Job:
Reproduce each line exactly.

Recorded information:
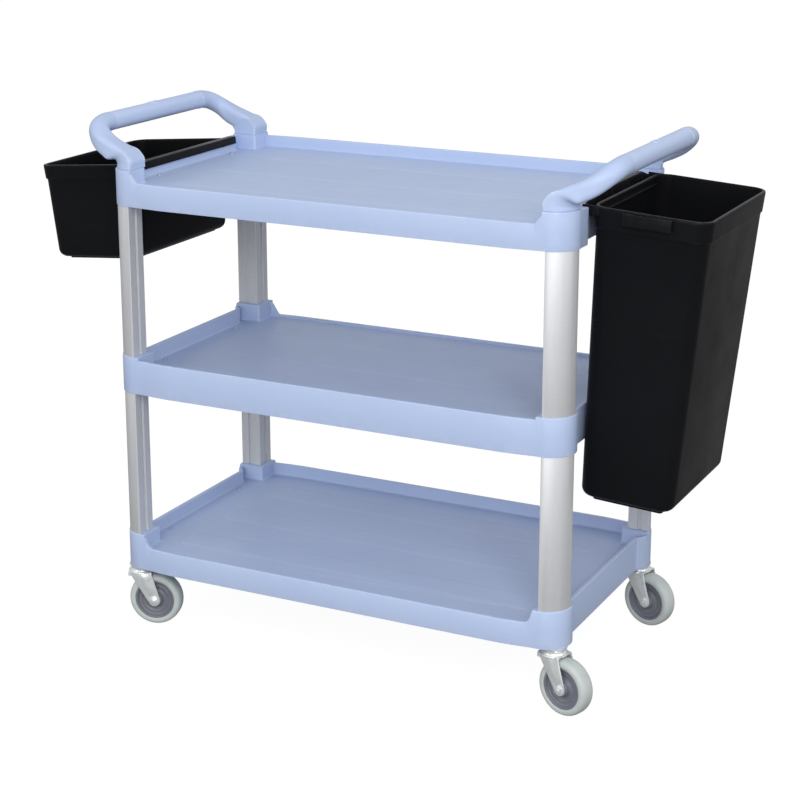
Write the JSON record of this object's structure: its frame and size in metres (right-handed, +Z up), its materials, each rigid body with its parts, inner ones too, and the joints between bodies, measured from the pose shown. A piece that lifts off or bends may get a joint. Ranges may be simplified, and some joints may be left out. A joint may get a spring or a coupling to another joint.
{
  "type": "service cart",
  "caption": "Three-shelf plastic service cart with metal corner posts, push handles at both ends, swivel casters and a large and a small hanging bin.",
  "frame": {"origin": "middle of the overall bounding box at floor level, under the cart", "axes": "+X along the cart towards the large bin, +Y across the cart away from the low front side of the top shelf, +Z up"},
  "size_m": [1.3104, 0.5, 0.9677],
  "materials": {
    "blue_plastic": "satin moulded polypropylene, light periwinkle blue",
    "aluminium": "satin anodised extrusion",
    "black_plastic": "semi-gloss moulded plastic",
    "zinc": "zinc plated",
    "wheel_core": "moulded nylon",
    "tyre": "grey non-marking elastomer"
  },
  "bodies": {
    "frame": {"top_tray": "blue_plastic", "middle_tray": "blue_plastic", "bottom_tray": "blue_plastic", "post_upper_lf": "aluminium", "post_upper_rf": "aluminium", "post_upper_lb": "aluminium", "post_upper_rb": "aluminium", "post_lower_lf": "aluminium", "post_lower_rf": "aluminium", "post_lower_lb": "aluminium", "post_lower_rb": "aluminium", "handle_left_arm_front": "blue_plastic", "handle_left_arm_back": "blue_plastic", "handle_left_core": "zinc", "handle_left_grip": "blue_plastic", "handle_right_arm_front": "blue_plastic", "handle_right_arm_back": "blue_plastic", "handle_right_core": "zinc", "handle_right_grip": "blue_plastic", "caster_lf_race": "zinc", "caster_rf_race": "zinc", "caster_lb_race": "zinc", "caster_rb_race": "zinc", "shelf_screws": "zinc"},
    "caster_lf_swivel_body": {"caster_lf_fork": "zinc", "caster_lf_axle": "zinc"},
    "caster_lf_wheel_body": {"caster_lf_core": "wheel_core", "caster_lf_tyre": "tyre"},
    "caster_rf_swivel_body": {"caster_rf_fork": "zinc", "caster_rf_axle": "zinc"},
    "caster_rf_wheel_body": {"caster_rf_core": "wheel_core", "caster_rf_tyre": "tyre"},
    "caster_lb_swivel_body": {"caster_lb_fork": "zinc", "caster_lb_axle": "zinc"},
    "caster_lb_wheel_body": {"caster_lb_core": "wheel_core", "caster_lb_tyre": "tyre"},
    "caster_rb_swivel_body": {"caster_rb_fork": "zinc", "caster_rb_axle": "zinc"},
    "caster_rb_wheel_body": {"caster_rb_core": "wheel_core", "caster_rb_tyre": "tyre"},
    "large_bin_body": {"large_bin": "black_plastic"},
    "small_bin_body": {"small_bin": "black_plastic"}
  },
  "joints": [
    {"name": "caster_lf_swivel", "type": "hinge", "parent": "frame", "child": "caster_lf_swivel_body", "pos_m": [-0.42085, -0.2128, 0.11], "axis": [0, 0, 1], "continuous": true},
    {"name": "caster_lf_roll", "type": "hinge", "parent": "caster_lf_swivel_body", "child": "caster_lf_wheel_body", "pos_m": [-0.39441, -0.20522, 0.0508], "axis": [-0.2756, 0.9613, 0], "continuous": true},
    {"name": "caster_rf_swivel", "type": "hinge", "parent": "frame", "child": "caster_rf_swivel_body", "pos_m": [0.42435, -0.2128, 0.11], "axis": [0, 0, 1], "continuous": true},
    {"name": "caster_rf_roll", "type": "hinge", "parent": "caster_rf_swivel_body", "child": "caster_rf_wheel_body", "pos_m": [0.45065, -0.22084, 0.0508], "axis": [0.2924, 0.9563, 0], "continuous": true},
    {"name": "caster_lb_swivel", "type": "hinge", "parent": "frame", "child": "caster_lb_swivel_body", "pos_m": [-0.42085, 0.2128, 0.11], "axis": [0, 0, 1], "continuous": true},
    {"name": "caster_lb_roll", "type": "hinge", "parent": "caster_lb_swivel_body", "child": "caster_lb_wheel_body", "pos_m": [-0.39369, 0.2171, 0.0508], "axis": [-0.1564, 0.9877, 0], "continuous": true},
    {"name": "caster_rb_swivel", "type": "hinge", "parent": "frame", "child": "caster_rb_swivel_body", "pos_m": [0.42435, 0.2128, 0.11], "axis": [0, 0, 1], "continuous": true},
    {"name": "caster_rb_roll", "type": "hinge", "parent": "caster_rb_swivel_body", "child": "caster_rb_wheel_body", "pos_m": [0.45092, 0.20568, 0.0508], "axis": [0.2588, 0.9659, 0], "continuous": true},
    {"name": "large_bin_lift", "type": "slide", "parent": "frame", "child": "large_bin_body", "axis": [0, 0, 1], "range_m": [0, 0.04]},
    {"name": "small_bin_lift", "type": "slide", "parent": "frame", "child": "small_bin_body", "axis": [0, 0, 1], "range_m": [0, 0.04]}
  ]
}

In response:
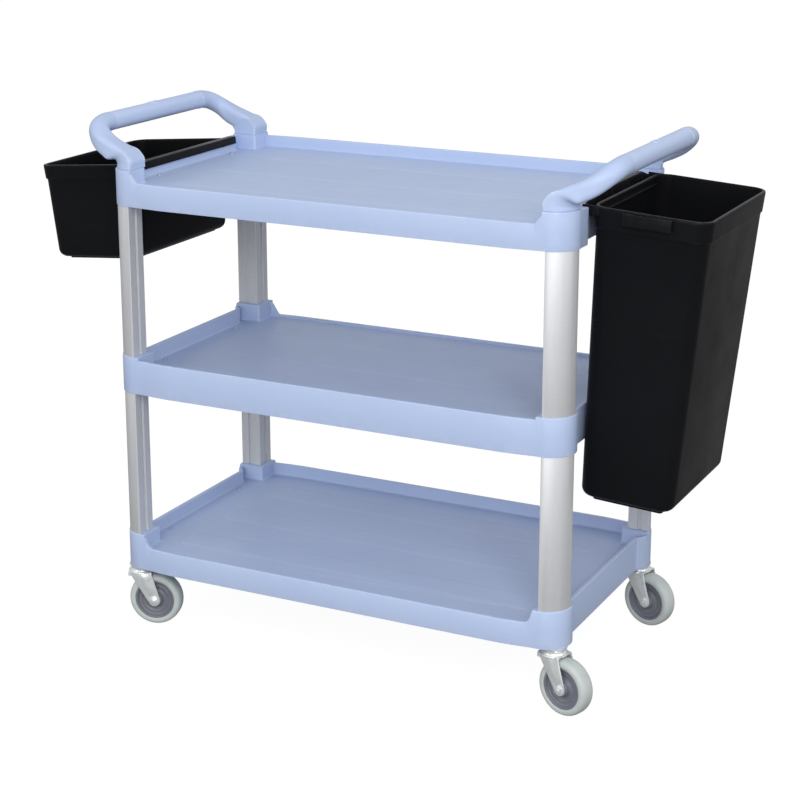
Write the JSON record of this object's structure: its frame and size in metres (right-handed, +Z up), its materials, each rigid body with its parts, inner ones too, and the joints between bodies, measured from the pose shown. A piece that lifts off or bends may get a joint. Ranges may be simplified, and some joints may be left out. A joint may get a spring or a coupling to another joint.
{
  "type": "service cart",
  "caption": "Three-shelf plastic service cart with metal corner posts, push handles at both ends, swivel casters and a large and a small hanging bin.",
  "frame": {"origin": "middle of the overall bounding box at floor level, under the cart", "axes": "+X along the cart towards the large bin, +Y across the cart away from the low front side of the top shelf, +Z up"},
  "size_m": [1.3104, 0.5, 0.9677],
  "materials": {
    "blue_plastic": "satin moulded polypropylene, light periwinkle blue",
    "aluminium": "satin anodised extrusion",
    "black_plastic": "semi-gloss moulded plastic",
    "zinc": "zinc plated",
    "wheel_core": "moulded nylon",
    "tyre": "grey non-marking elastomer"
  },
  "bodies": {
    "frame": {"top_tray": "blue_plastic", "middle_tray": "blue_plastic", "bottom_tray": "blue_plastic", "post_upper_lf": "aluminium", "post_upper_rf": "aluminium", "post_upper_lb": "aluminium", "post_upper_rb": "aluminium", "post_lower_lf": "aluminium", "post_lower_rf": "aluminium", "post_lower_lb": "aluminium", "post_lower_rb": "aluminium", "handle_left_arm_front": "blue_plastic", "handle_left_arm_back": "blue_plastic", "handle_left_core": "zinc", "handle_left_grip": "blue_plastic", "handle_right_arm_front": "blue_plastic", "handle_right_arm_back": "blue_plastic", "handle_right_core": "zinc", "handle_right_grip": "blue_plastic", "caster_lf_race": "zinc", "caster_rf_race": "zinc", "caster_lb_race": "zinc", "caster_rb_race": "zinc", "shelf_screws": "zinc"},
    "caster_lf_swivel_body": {"caster_lf_fork": "zinc", "caster_lf_axle": "zinc"},
    "caster_lf_wheel_body": {"caster_lf_core": "wheel_core", "caster_lf_tyre": "tyre"},
    "caster_rf_swivel_body": {"caster_rf_fork": "zinc", "caster_rf_axle": "zinc"},
    "caster_rf_wheel_body": {"caster_rf_core": "wheel_core", "caster_rf_tyre": "tyre"},
    "caster_lb_swivel_body": {"caster_lb_fork": "zinc", "caster_lb_axle": "zinc"},
    "caster_lb_wheel_body": {"caster_lb_core": "wheel_core", "caster_lb_tyre": "tyre"},
    "caster_rb_swivel_body": {"caster_rb_fork": "zinc", "caster_rb_axle": "zinc"},
    "caster_rb_wheel_body": {"caster_rb_core": "wheel_core", "caster_rb_tyre": "tyre"},
    "large_bin_body": {"large_bin": "black_plastic"},
    "small_bin_body": {"small_bin": "black_plastic"}
  },
  "joints": [
    {"name": "caster_lf_swivel", "type": "hinge", "parent": "frame", "child": "caster_lf_swivel_body", "pos_m": [-0.42085, -0.2128, 0.11], "axis": [0, 0, 1], "continuous": true},
    {"name": "caster_lf_roll", "type": "hinge", "parent": "caster_lf_swivel_body", "child": "caster_lf_wheel_body", "pos_m": [-0.39441, -0.20522, 0.0508], "axis": [-0.2756, 0.9613, 0], "continuous": true},
    {"name": "caster_rf_swivel", "type": "hinge", "parent": "frame", "child": "caster_rf_swivel_body", "pos_m": [0.42435, -0.2128, 0.11], "axis": [0, 0, 1], "continuous": true},
    {"name": "caster_rf_roll", "type": "hinge", "parent": "caster_rf_swivel_body", "child": "caster_rf_wheel_body", "pos_m": [0.45065, -0.22084, 0.0508], "axis": [0.2924, 0.9563, 0], "continuous": true},
    {"name": "caster_lb_swivel", "type": "hinge", "parent": "frame", "child": "caster_lb_swivel_body", "pos_m": [-0.42085, 0.2128, 0.11], "axis": [0, 0, 1], "continuous": true},
    {"name": "caster_lb_roll", "type": "hinge", "parent": "caster_lb_swivel_body", "child": "caster_lb_wheel_body", "pos_m": [-0.39369, 0.2171, 0.0508], "axis": [-0.1564, 0.9877, 0], "continuous": true},
    {"name": "caster_rb_swivel", "type": "hinge", "parent": "frame", "child": "caster_rb_swivel_body", "pos_m": [0.42435, 0.2128, 0.11], "axis": [0, 0, 1], "continuous": true},
    {"name": "caster_rb_roll", "type": "hinge", "parent": "caster_rb_swivel_body", "child": "caster_rb_wheel_body", "pos_m": [0.45092, 0.20568, 0.0508], "axis": [0.2588, 0.9659, 0], "continuous": true},
    {"name": "large_bin_lift", "type": "slide", "parent": "frame", "child": "large_bin_body", "axis": [0, 0, 1], "range_m": [0, 0.04]},
    {"name": "small_bin_lift", "type": "slide", "parent": "frame", "child": "small_bin_body", "axis": [0, 0, 1], "range_m": [0, 0.04]}
  ]
}